The Limits of Privacy. Is This Your Password?
(the experiment is dedicated to Ron Bowes, who wrote in a blog post: “So, there you have it: lots of awesome data […]. Now, I just have to find one more problem […] and complete the trilogy. Any suggestions? >:-)”)
Last week an important fact about privacy and exposure of personal data on internet was revealed in a blog post by Ron Bowes, an IT security researcher. Millions of individuals’ names and other related pieces of information were “extracted” from a notorious social network and posted on a torrent.
Using this as a starting point, I tried to develop another experiment: what about their passwords?
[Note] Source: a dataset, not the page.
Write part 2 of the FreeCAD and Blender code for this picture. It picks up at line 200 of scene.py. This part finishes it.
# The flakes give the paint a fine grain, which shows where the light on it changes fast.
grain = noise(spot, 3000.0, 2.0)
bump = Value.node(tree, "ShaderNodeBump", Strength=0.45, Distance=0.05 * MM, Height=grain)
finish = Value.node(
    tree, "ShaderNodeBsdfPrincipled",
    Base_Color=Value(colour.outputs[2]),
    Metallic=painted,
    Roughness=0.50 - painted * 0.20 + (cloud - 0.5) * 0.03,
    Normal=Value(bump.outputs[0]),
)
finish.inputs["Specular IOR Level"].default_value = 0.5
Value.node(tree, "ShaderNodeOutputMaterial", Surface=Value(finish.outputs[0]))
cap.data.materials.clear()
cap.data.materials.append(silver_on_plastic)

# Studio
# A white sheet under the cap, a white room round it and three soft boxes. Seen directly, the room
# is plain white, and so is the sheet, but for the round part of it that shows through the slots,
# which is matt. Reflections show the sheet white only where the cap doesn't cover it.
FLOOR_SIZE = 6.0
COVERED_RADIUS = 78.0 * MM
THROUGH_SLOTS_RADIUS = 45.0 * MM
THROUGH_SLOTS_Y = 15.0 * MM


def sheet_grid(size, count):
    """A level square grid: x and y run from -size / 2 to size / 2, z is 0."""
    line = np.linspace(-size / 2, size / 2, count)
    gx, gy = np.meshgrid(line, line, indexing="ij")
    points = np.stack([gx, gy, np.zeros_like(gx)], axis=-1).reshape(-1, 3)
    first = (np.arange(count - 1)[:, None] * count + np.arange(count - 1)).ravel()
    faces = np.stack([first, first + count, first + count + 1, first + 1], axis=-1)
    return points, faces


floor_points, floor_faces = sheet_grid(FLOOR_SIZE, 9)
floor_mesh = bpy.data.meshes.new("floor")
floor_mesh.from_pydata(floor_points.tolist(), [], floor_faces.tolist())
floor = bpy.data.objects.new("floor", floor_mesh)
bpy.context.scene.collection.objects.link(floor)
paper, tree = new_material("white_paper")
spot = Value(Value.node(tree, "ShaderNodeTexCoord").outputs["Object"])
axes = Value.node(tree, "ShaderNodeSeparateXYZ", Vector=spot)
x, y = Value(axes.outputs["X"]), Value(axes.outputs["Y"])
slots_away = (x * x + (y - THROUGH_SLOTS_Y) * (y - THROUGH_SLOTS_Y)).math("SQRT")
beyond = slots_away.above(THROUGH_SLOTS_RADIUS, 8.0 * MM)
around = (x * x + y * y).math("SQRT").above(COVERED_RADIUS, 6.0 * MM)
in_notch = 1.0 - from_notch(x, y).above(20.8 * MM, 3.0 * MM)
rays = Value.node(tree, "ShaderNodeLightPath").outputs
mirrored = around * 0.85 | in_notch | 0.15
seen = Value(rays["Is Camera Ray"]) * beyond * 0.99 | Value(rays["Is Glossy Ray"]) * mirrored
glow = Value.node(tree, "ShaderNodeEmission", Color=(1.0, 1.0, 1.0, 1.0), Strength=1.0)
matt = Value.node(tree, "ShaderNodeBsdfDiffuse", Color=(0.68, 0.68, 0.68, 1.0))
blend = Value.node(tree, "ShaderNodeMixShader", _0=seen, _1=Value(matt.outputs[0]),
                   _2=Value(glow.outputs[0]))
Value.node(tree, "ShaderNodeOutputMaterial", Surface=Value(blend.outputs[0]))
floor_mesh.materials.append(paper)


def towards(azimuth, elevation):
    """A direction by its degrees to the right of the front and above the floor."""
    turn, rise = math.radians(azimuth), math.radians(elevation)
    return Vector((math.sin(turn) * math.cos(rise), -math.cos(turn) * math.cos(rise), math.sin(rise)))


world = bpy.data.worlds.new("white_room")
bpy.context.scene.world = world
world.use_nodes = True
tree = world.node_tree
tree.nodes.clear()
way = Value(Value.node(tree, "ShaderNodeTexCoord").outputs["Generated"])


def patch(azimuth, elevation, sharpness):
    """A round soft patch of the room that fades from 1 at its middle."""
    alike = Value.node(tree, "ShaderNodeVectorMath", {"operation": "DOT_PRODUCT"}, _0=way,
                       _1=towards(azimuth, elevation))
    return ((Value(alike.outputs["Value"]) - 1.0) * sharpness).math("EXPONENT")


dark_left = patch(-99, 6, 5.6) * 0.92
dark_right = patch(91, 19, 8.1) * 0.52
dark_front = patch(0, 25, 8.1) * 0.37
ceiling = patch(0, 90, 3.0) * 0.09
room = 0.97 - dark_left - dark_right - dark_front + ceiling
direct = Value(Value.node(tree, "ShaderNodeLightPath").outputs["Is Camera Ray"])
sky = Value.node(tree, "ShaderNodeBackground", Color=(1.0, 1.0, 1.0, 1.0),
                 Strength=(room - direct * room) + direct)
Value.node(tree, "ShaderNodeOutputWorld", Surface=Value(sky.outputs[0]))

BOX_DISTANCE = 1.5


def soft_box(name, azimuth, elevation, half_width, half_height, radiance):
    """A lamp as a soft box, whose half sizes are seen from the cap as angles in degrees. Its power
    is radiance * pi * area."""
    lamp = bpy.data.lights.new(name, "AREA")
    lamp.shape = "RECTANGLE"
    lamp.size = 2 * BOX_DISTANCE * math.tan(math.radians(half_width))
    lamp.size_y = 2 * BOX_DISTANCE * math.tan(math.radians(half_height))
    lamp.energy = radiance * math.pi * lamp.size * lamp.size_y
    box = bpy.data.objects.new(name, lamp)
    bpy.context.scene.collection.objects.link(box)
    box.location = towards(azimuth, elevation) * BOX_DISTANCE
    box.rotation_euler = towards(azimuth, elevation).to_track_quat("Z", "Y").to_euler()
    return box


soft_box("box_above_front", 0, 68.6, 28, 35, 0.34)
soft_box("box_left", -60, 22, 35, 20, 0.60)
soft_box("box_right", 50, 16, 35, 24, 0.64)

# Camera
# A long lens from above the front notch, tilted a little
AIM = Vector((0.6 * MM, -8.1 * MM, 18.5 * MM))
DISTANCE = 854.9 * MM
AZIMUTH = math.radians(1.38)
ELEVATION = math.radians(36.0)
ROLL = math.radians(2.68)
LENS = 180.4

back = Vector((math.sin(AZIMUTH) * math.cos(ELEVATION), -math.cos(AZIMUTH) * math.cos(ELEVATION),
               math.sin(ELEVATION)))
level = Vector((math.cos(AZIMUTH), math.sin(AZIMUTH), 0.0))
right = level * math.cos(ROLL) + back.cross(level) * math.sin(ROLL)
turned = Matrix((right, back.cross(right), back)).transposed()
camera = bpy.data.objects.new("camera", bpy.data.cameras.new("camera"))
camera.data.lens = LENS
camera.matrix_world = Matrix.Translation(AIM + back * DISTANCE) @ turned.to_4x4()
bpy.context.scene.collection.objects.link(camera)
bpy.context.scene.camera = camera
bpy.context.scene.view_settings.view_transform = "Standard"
Are they also exposed on internet?
I didn’t use a specific script, but more of an intuitive-method which I will not explain here because of the obvious security issues that would ensue. By applying this method, I discovered lots of sites where “warmhearted” anonyms posted all of the goodies: usernames, e-mail addresses and passwords. More than 250,000 usernames, e-mails and passwords were put together.
Here are some (blurred) samples:
Figure 1: Sample 1- username, password, email
Figure 2: Sample 2 – email (used as username), password, IP
Further on, I analyzed the type of sites hosting this data and then the “quality” of the information I gathered related to one specific social network.
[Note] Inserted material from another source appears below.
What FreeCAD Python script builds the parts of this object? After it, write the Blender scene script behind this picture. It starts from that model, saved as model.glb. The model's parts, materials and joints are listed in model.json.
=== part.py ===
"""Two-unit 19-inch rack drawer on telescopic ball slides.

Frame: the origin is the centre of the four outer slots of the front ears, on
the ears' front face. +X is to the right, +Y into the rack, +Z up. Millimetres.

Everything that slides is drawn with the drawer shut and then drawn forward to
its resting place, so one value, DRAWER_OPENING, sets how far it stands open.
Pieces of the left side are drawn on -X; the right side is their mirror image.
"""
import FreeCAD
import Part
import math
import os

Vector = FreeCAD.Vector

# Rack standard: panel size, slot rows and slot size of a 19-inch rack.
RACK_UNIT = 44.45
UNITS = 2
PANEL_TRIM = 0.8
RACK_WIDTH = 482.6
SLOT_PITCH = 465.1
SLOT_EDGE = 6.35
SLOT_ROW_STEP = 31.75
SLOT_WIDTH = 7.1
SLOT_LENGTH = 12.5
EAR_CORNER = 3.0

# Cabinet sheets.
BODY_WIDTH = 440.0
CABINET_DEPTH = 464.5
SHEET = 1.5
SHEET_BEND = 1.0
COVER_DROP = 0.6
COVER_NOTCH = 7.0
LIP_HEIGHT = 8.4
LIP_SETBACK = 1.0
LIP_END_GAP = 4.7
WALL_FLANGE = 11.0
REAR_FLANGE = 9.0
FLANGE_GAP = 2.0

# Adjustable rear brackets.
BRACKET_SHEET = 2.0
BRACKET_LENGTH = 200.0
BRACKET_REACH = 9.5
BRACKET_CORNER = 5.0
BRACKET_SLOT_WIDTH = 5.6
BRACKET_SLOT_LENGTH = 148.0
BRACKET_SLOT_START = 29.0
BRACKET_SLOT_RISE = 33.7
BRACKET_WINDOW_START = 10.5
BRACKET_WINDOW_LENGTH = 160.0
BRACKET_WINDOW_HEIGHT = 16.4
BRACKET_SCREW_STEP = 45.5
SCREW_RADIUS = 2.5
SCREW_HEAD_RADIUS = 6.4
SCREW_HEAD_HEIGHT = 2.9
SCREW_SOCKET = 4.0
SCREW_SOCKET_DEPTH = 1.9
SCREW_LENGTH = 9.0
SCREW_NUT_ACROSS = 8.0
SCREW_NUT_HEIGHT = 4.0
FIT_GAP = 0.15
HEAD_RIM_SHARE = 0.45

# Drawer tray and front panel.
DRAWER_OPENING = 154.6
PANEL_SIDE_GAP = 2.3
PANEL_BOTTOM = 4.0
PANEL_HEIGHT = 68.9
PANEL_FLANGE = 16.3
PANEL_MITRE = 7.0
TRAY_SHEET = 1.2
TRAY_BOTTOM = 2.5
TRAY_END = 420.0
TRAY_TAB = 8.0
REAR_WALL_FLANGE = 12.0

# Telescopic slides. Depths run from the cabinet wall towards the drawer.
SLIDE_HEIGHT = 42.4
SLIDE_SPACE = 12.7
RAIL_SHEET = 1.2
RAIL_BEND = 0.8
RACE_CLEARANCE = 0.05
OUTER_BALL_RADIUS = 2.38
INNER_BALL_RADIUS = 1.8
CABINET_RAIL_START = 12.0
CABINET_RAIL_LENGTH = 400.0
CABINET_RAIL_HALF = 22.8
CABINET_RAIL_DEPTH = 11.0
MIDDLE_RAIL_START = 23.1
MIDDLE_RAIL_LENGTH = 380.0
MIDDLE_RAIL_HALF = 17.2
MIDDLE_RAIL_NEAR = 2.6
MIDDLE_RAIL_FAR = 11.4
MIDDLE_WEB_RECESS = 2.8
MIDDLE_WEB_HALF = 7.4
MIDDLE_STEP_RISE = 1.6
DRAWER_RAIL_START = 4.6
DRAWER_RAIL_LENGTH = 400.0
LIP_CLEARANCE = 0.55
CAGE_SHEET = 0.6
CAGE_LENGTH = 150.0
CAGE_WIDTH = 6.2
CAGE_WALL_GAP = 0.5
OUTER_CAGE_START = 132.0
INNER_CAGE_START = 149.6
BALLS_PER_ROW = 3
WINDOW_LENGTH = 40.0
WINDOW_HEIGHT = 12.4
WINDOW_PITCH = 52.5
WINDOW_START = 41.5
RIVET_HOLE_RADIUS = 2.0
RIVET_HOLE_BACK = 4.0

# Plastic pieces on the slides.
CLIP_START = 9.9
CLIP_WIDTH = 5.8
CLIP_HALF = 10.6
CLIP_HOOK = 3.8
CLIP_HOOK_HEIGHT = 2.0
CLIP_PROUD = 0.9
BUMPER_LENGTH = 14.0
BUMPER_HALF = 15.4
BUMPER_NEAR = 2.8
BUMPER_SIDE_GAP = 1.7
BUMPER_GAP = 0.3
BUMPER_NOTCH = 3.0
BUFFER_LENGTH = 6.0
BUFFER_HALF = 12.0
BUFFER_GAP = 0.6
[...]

Four major categories of sites provided me with this information. They are represented in the following graph, along with their corresponding percentage (out of the total number of sites):
Figure 3: Excessively generous Internet hosts (%)
Regarding the “quality” of information (i.e.: whether the usernames and passwords are real, and can be used to access the accounts), a list of usernames, e-mails and passwords was created, then, a sample was selected using a random numbers table, and tested.
The results showed that in 87% (+/- 2%) of cases, the available information (username, which, in some cases is the same as the e-mail address, plus password) can be used in order to access the respective social network accounts. Pretty scary, isn’t it?
Going further, in 75% of these cases the same password showed up both for the social network account and for the individual’s personal e-mail. Two birds down with one stone.
To conclude, social network users are exposed more than they believe, as not only their names and private information can be dug up on the Internet, but, with some of effort, their passwords as well.
And please, don’t ask me if your username, e-mail address and password were there, because I don’t keep this kind of information on my computer. Just change your passwords and move on! And take care of your sensitive data next time!
No private information from this study will be kept, disclosed or used against the persons that revealed it.